A Roll-Around Tool Tray


My next door neighbour is moving out, and he gave me this item for free.

It's made by POWERBUILT. As far as I can discover, POWERBUILT is a Taiwanese tool-making outfit. If this tool tray is any indication, they make pretty good stuff.


The tray is ruggedly built and good looking. (I think the colour may be off because of much time out in sunlight.) The only thing about it that puts me off a bit is the extreme outrigging of one 'foot'. Just how tip-proof does a roll-around toll tray really have to be?

The outrigger is fastened in its position by a single M10 x 20mm long screw w/washers. like so.




There's only that one position for fastening the outrigger in place -- there are no adjustment options. I'd be happy to have the outrigger collapsed, like so.


The tray would still be plenty stable enough for safe work with it.

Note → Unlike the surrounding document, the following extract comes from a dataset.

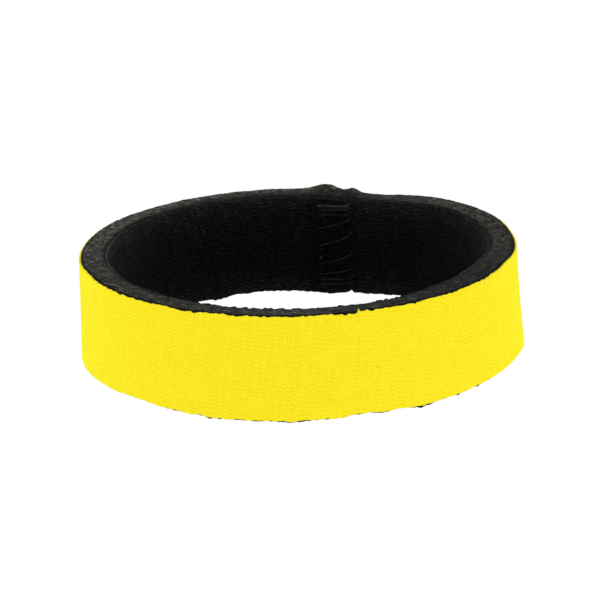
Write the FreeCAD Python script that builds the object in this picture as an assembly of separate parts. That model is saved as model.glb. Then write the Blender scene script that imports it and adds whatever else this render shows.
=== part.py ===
"""A sweat wristband cut from knit-faced foam sheet.

A straight strip of laminate is bent into a ring. Its two ends are butted and joined by one
zigzag lockstitch seam. From the outside in, the strip is an outer knit, a film of glue, a foam
core, another film of glue and an inner knit lining. The seam is two threads: the needle thread
shows on the lining, the bobbin thread on the outer knit, and they hook each other inside the
foam at every needle hole.

Frame: the origin is on the floor in the middle of the ring, +Z is the ring's axis, and the
seam is at +Y. Lengths are in millimetres and angles in radians.
"""
import FreeCAD, Part
import math
import os

Vector = FreeCAD.Vector
CENTRE = Vector(0, 0, 0)
UP = Vector(0, 0, 1)

# The strip: its outside radius, its width and its layers.
outer_radius = 37.5
band_width = 18.0
outer_knit_thickness = 0.35
glue_thickness = 0.05
foam_thickness = 3.85
lining_thickness = 0.40

# The knits and the glue stop this far short of the foam at both edges of the strip.
edge_setback = 0.15
foam_edge_radius = 0.15
butt_gap = 0.10

# The threads. At each needle hole a thread turns back in a half circle of loop_radius, which
# leaves room for the other thread's half circle to pass through it.
thread_radius = 0.15
loop_radius = 0.33
hole_bend_radius = 0.25
run_bend_radius = 25.0
tail_length = 1.2

# Needle holes in sewing order, as depths below the top edge. They lie by turns on the right and
# on the left of the butt line, seen from inside the ring. The short steps at both ends are the
# back-tacks. Distances from the butt line are measured round the lining's surface.
right_hole_distance = 2.0
left_hole_distance = 4.0
top_tack_depths = [1.20, 2.10, 2.00, 3.05, 2.90, 3.95]
zigzag_depths = [3.95, 6.5, 6.8, 9.7, 10.4, 13.0, 13.1, 14.9]
bottom_tack_depths = [14.95, 15.75, 15.80, 16.55]

outer_glue_outside = outer_radius - outer_knit_thickness
foam_outside = outer_glue_outside - glue_thickness
foam_inside = foam_outside - foam_thickness
inner_glue_inside = foam_inside - glue_thickness
lining_inside = inner_glue_inside - lining_thickness
foam_middle = (foam_inside + foam_outside) / 2


def ring_point(radius, angle, height):
    """A point on the ring. The angle runs from the butt line at +Y towards +X."""
    return Vector(radius * math.sin(angle), radius * math.cos(angle), height)


def strip_layer(inside, outside, setback, edge_radius=0):
    """One layer of the strip, bent round the axis from one side of the butt gap to the other."""
    low, high = setback, band_width - setback
    corners = [(inside, low), (outside, low), (outside, high), (inside, high), (inside, low)]
    half_gap_angle = butt_gap / foam_middle / 2
    outline = Part.makePolygon([ring_point(radius, half_gap_angle, z) for radius, z in corners])
    layer = Part.Face(outline).revolve(CENTRE, -UP, 360 - math.degrees(2 * half_gap_angle))
    if edge_radius:
        long_edges = [edge for edge in layer.Edges if edge.Length > math.pi * inside]
        layer = layer.makeFillet(edge_radius, long_edges)
    return layer


def rounded_path(points, bend_radii):
    """Straight runs between the points, joined at each bend by an arc tangent to both runs."""
    edges = []
    start = points[0]
    for before, corner, after, radius in zip(points, points[1:], points[2:], bend_radii):
        arriving = (corner - before).normalize()
        leaving = (after - corner).normalize()
        half_turn = arriving.getAngle(leaving) / 2
        arc_start = corner - arriving * (radius * math.tan(half_turn))
        arc_end = corner + leaving * (radius * math.tan(half_turn))
        inward = (leaving - arriving).normalize()
        arc_middle = corner + inward * (radius / math.cos(half_turn) - radius)
        if (arc_start - start).Length > 1e-6:
            edges.append(Part.LineSegment(start, arc_start).toShape())
        edges.append(Part.Arc(arc_start, arc_middle, arc_end).toShape())
        start = arc_end
    edges.append(Part.LineSegment(start, points[-1]).toShape())
    return edges


def swept_tube(path, radius):
    """A closed tube along lines and tangent arcs, made by carrying one circle along them."""
    start = path[0].valueAt(path[0].FirstParameter)
    section = Part.Circle(start, path[0].tangentAt(path[0].FirstParameter), radius).toShape()
    faces = [Part.Face(Part.Wire(section))]
    for edge in path:
        if isinstance(edge.Curve, Part.Line):
            step = edge.valueAt(edge.LastParameter) - edge.valueAt(edge.FirstParameter)
            faces.append(section.extrude(step))
            section = section.translated(step)
        else:
            turn = math.degrees(edge.LastParameter - edge.FirstParameter)
            faces.append(section.revolve(edge.Curve.Center, edge.Curve.Axis, turn))
            section = section.rotated(edge.Curve.Center, edge.Curve.Axis, turn)
    faces.append(Part.Face(Part.Wire(section)))
    shell = Part.makeShell([face for shape in faces for face in shape.Faces])
    shell.sewShape()
    tube = Part.makeSolid(shell)
    if tube.Volume < 0:
        tube.reverse()
    return tube


def needle_holes():
    """Each hole's angle and height, and its side: +1 on the right and -1 on the left."""
    for number, depth in enumerate(top_tack_depths + zigzag_depths + bottom_tack_depths):
        side = 1 if number % 2 == 0 else -1
        distance = right_hole_distance if side > 0 else left_hole_distance
        yield side * distance / lining_inside, band_width - depth, side


def thread_path(surface, dive):
    """The path of one thread, which runs along a surface and dives into the foam at each hole.

    dive is +1 for the needle thread, which dives away from the ring's axis, and -1 for the
    bobbin thread. A thread goes in by a hole's upper leg and comes out by its lower one. The
    legs of the two threads stand on opposite diagonals of the hole.
    """
    turning_depth = foam_middle + dive * loop_radius / 2
    leg_offset = loop_radius / math.sqrt(2)
    points = []
    bend_radii = []
    for angle, height, side in needle_holes():
        outwards = ring_point(1, angle, 0)
        across = ring_point(1, angle + math.pi / 2, 0)
        to_upper_leg = across * (dive * side * leg_offset) + UP * leg_offset
        on_surface = ring_point(surface, angle, height)
        in_foam = ring_point(turning_depth, angle, height)
        tail = across * (side * tail_length)
        entry = on_surface + to_upper_leg
        if points:
            middle = (points[-1] + entry) / 2
            reach = math.hypot(middle.x, middle.y)
            points.append(Vector(middle.x * surface / reach, middle.y * surface / reach, middle.z))
            bend_radii.append(run_bend_radius)
        else:
            points.append(entry - tail)
        points += [entry, in_foam + to_upper_leg, in_foam - to_upper_leg, on_surface - to_upper_leg]
        bend_radii += [hole_bend_radius, loop_radius, loop_radius, hole_bend_radius]
    points.append(points[-1] - tail)
    return rounded_path(points, bend_radii)


def seam_thread(name, surface, dive):
    """One thread of the seam, with its volume checked against its length and section."""
    path = thread_path(surface, dive)
    thread = swept_tube(path, thread_radius)
    length = sum(edge.Length for edge in path)
    expected = length * math.pi * thread_radius ** 2
    print(f"{name}: {length:.1f} mm long, volume {thread.Volume:.3f} of {expected:.3f} mm3")
    return thread


threads = {
    "seam_needle_thread": seam_thread("seam_needle_thread", lining_inside, 1),
    "seam_bobbin_thread": seam_thread("seam_bobbin_thread", outer_radius, -1),
}
layers = {
    "outer_knit_face": strip_layer(outer_glue_outside, outer_radius, edge_setback),
    "outer_glue_film": strip_layer(foam_outside, outer_glue_outside, edge_setback),
    "foam_core": strip_layer(foam_inside, foam_outside, 0, foam_edge_radius),
    "inner_glue_film": strip_layer(inner_glue_inside, foam_inside, edge_setback),
    "inner_knit_lining": strip_layer(lining_inside, inner_glue_inside, edge_setback),
}
# The stitches lie in channels that they press into the layers.
nodes = {name: layer.cut(list(threads.values())) for name, layer in layers.items()}
nodes.update(threads)

os.makedirs("parts", exist_ok=True)
for name, shape in nodes.items():
    solids = shape.Solids
    if len(solids) != 1 or not shape.isValid():
        raise ValueError(f"{name} has {len(solids)} solids, valid: {shape.isValid()}")
    solids[0].exportStep(f"parts/{name}.step")
    print(f"{name}: {shape.Volume:.2f} mm3, {len(shape.Faces)} faces")
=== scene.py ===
import math

import bpy
import numpy as np
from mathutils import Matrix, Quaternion, Vector


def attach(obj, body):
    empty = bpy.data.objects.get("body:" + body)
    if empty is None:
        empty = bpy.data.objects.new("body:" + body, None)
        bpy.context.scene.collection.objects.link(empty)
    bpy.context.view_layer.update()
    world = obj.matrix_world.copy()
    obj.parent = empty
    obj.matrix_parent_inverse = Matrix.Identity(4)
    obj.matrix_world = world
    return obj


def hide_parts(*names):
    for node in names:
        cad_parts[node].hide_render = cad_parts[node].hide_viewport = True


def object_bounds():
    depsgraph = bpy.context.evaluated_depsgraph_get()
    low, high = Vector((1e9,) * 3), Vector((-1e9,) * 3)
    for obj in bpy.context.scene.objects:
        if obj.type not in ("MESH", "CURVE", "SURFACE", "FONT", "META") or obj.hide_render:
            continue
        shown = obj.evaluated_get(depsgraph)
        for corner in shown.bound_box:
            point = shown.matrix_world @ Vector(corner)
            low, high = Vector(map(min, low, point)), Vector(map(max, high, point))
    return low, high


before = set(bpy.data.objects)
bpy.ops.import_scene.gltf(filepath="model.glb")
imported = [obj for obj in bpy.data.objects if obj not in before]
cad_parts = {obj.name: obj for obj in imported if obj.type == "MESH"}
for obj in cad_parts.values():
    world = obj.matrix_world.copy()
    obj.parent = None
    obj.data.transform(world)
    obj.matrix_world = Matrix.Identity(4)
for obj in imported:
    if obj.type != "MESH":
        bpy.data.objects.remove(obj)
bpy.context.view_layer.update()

# A knit-faced foam wristband: one strip of laminate bent into a ring and zigzag-stitched at +Y.
# Every layer is built in strip coordinates: s runs round the strip from the butt line at +Y
# towards +X, z is the height and r the distance from the ring's axis. place() bends them all
# the same way, so that the layers stay together. Lengths are in metres. Places, widths and sizes
# in the tables are in millimetres, and so are all the values in tables named _MM.
MM = 0.001
TURN = 2 * math.pi


def ring_size(node):
    """The inner and outer radius and the lowest and highest z of a ring-shaped CAD node."""
    points = np.array([v.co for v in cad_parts[node].data.vertices])
    radii = np.hypot(points[:, 0], points[:, 1])
    return radii.min(), radii.max(), points[:, 2].min(), points[:, 2].max()


KNIT_BACK, KNIT_FACE, KNIT_LOW, KNIT_HIGH = ring_size("outer_knit_face")
FOAM_IN, FOAM_OUT, FOAM_LOW, FOAM_HIGH = ring_size("foam_core")
LINING_FACE, LINING_BACK, LINING_LOW, LINING_HIGH = ring_size("inner_knit_lining")
MID_RADIUS = (FOAM_IN + FOAM_OUT) / 2
STRIP_LENGTH = TURN * MID_RADIUS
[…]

To obtain a fastening position for that, I'd have to drill and tap another M10 hole in the outrigger's slide-pipe. That's doable -- I just need to have the unit on a nice, flat floor surface first so I can mark the hole location correctly. That's something to do for later.

- - -

A Priority Alteration

That outrigger was really bugging me, so I've brought the tray from outside into my workshop to deal with it. Even though it's not high on my list of priorities, I'd really like to have this tray in good order, and ready for use.

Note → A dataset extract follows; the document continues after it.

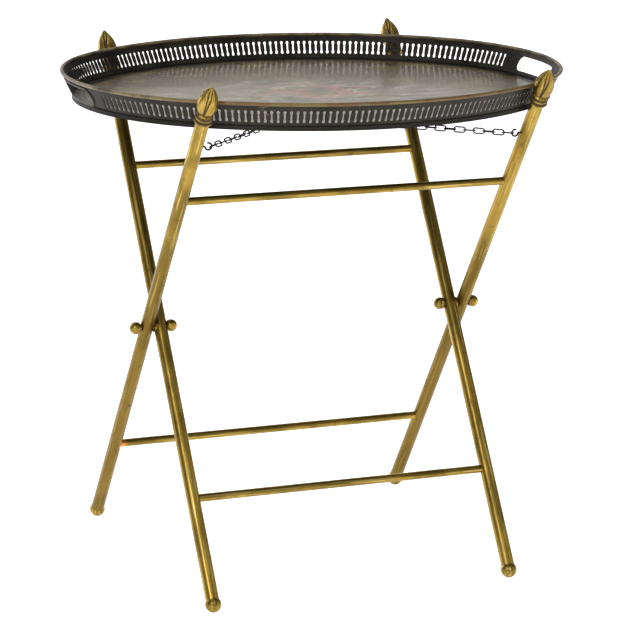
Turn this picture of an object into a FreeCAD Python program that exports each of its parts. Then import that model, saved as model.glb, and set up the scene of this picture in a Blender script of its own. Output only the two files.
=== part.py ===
import FreeCAD, Part
import math
import os

# Folding butler's tray table: a scissor stand of round brass tube with bud finials and ball
# feet, two stay chains, and a lift-off oval gallery tray of thin painted sheet.
# Millimetres and degrees. +Z is up and +X runs along the tray's long axis. The origin is on
# the ground, straight below the middle of the tray.
# The inner pair of legs leans back (+Y at the top), the outer pair leans forward (-Y).

Vector = FreeCAD.Vector

# ---- driving dimensions of the stand ----
LEG_LEAN = 34.0            # angle of every leg from the vertical when the chains are taut
TUBE_RADIUS = 8.0
TUBE_WALL = 1.2
PLUG_EASE = 0.05           # how much thinner the foot and bud plugs are than the bore
INNER_LEG_X = 188.3        # leg axes, either side of the middle
OUTER_LEG_X = 205.3
FOOT_REACH = 343.0         # pivot to the centre of a foot ball, along the leg
FOOT_RADIUS = 9.5
FOOT_PLUG_LENGTH = 19.5    # from the centre of the ball up into the tube
BUD_REACH = {"inner": 347.0, "outer": 351.0}   # pivot to the seat of the bud
COLLAR_HEIGHT = 11.0       # the ringed collar ends at the bud's seat
COLLAR_RING_HEIGHT = 5.0   # of the lower of its two rings
COLLAR_RADIUS = 11.0
COLLAR_ROUNDING = 1.6      # how far each ring swells out of the waist
UPPER_RING_STEP = 0.6      # the upper ring is this much slimmer
COLLAR_LIP = 1.2           # width of the collar's top, round the tube
TUBE_TOP_BELOW_BUD = 1.0
# Heights of the bud are above its seat.
BUD_RADIUS = 12.2
BUD_BELLY_HEIGHT = 14.5
BUD_HEIGHT = 41.0
BUD_FLANGE_STEP = 0.8      # the flange stands this far out from the tube
BUD_FLANGE_HEIGHT = 1.8
BUD_NECK_RADIUS = 8.0
BUD_NECK_HEIGHT = 2.8
BUD_SWELL_RADIUS = 10.6    # between the neck and the belly
BUD_SWELL_HEIGHT = 7.5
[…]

[One of the perks of retirement is that you can jerk things around to suit yourself, instead of being jerked around by things.]

- - -
Now I Get It!

Getting the tray inside the workshop somehow made me see what most of the real problem with the outrigged foot is -- the tray was installed 90° around from its correct placement. If you look at the first photograph in this post, you'll see it.

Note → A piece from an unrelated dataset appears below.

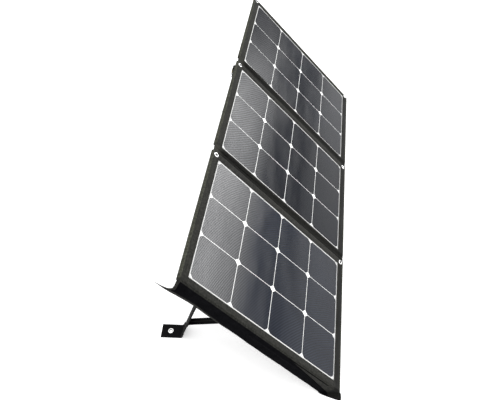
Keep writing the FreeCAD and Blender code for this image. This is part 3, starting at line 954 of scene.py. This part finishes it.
def flap_point(depth, share, lift=0.0):
    """A point of the flap: depth behind the border's crease, share of the way up it."""
    depth = max(0.0, depth)
    low, high = flap_low(depth), flap_high(depth)
    y = low + (high - low) * share
    turn = min(1.0, depth / END_BEND)
    x = END_X - END_BEND * math.sin(turn * math.pi / 2)
    tail = smooth((y - WIDTH * 0.86) / (WIDTH * 0.15))
    free = smooth((depth - 4.0) / (FLAP_DEPTH - 4.0))
    x -= free * (0.8 + 5.5 * tail)
    x -= free * (1.3 * ripple(0, y, 74, 31.0) + 0.5 * ripple(depth, y, 27, 33.0))
    fold = smooth((y - 120) / 50) * (1.0 - smooth((y - 290) / 60))
    x -= 1.5 * fold * math.exp(-(((depth - 13.0) / 3.4) ** 2))
    ground = flap_ground(depth)
    short = max(0.0, GROUND_BEND - (y - ground))
    height = y
    if short > 0:
        angle = min(short / GROUND_BEND, math.pi / 2)
        height = ground + GROUND_BEND - GROUND_BEND * math.sin(angle)
        x -= GROUND_BEND * (1 - math.cos(angle)) + max(0.0, short - GROUND_BEND * math.pi / 2)
    spread = smooth(short / GROUND_BEND)
    normal = (-ALONG) * (1 - spread) + Vector((0, 0, 1)) * spread
    return at(x, height, -depth) + normal.normalized() * lift * MM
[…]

The tray is asymmetrical lengthwise. The tray's longer end is supposed to extend out over the outrigged foot -- not off to one side as it does in the photo. With the tray's orientation corrected, the outrigging is less objectionable, though it still strikes me as extreme. I'm still going to go ahead and collapse the outrigger, and I may provide it with an intermediate position as well.

Outrigger Extension Adjustability

I've drilled and tapped two more M10 x 1.5mm pitch screw holes to give the outrigger two additional positions. (Note that you can see the original colour in this photo at the end of the slide-pipe.)


That was actually easier to do than I thought it would be. It's mild steel, and the slide-pipe's walls aren't very thick.

Now the outrigger will have three possible positions:
  • Extreme (Factory position)
  • Collapsed
  • Midway
The extremely extended factory outrigger position was probably due to the factory playing it safe with respect to safety. With the outrigger collapsed, the tray is definitely easier to tip if you're trying. A forceful load at either corner at the outrigger end of the tray will start to tip it, but in normal use, such a condition is unlikely to arise.

Missing Corner Bumper Fasteners

The tray's corner bumpers are missing two black nylon, snap-in fasteners; one each at two corners. Here's a view of one such corner.


The holes in the steel tray that accept the original fasteners are about 5.6mm diameter -- not something I'm likely to find a standard, small headed fastener for.

I went with a couple of M4 x 6mm pan head screws that look pretty good, and installed the screws with hex nuts and blue threadlocker. The screws are just barely long enough, so all that really intrudes on the interior of the tray is the two nuts. Here's how it looks in the same view as above.



Tilted Tray

When the tool tray's casters were on a level surface, the tray had a perceptible tilt to it. I installed two 5/16" SAE flat washers as shims where the tray attaches to the top of the post, and that improved the condition quite a bit. It's still not perfect, but it will do. I could make a career out of mucking about with it until I got it perfected, and I really don't feel like doing that.

So, there we are. I've got myself quite a nice roll-around tool tray with the bugs worked out of it, and for a very attractive price indeed.

A Parting Word About The Use Of Roll-Around Tool Trays

Tool trays like the one outlined above are not just an auto mechanic's assistant -- I find them invaluable for use on any project, anywhere. They help you keep your tools and components corraled and readily at hand. They keep you from mislaying things, and wasting time searching for where you put whatever. They're a great help in developing good work habits that save time, and spare you aggravation.